The reviewer for Cinema.com wrote that "The end really isn't an ending. It makes the audience wonder, that's it. There is no real plot, focus, direction or point. It is really not worth seeing." In contrast, the reviewer for the website Through the Shattered Lens actually liked the film, even though she called it a "massively flawed film".

Robert Pardi of TV Guide gave the film a middling review, writing: "In this blast at the privileged classes, yet another young social climber discovers the bitter accuracy of F. Scott Fitzgerald's observation about the very rich: "They are different from you and me"... But this expose doesn't elicit much sympathy for characters whose big dreams amount to little more than lust for a better grade of cashmere." Contactmusic.com gave the film a negative review, writing: "Not only does the provocative title of Tart mislead us, but the packaging features a lithe Dominique Swain on its covers, her schoolgirl skirt blowing up to expose her panties... The structure of the film is nonexistent (and in other words, there's little plot to hold together a series of oddball scenes), and the acting is perfunctory -- Mischa Barton's horrendous British accent a grating exercise in poor voice coaching and a director too in love with her own material to even notice."

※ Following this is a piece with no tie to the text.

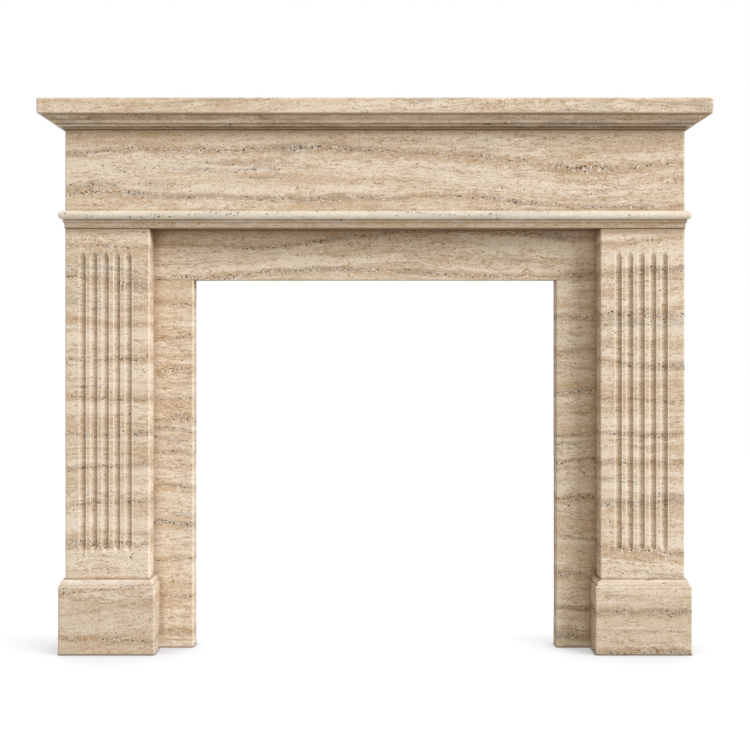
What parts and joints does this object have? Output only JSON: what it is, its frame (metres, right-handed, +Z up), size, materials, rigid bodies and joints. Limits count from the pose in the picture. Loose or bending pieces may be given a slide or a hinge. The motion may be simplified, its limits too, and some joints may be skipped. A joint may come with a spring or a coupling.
{
  "type": "fireplace mantel",
  "caption": "Travertine fireplace mantel with a moulded shelf, plain frieze, fluted pilasters on plinths, and flat slips around the fire opening.",
  "frame": {"origin": "on the hearth, under the middle of the shelf's length and depth", "axes": "+X along the shelf to the viewer's right, +Y back towards the wall, +Z up"},
  "size_m": [1.372, 0.138, 1.139],
  "materials": {
    "travertine": "honed travertine, cream and tan, with level bedding bands and small open pits"
  },
  "bodies": {
    "root": {"mantel_shelf": "travertine", "bed_moulding": "travertine", "frieze": "travertine", "necking_moulding": "travertine", "left_pilaster": "travertine", "right_pilaster": "travertine", "left_plinth": "travertine", "right_plinth": "travertine", "lintel_slip": "travertine", "left_jamb_slip": "travertine", "right_jamb_slip": "travertine"}
  },
  "joints": []
}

A review published in The Massachusetts Daily Collegian was critical of the film, noting: "Writer-director Christina Wayne has so little clue about how to make a film that none of the relationships between seems remotely understandable. Characters float in and out with little connection to each; every scene the viewer needs to reestablish who everyone is in relation to one another."

=== Accolades ===

| Award | Category | Nominee(s) | Result |
|---|---|---|---|
| DVD Exclusive Awards | Best Actress | Dominique Swain | Nominated |

==Home media==
The film was released in DVD on April 23, 2002. It is also included on streaming service, Prime Video.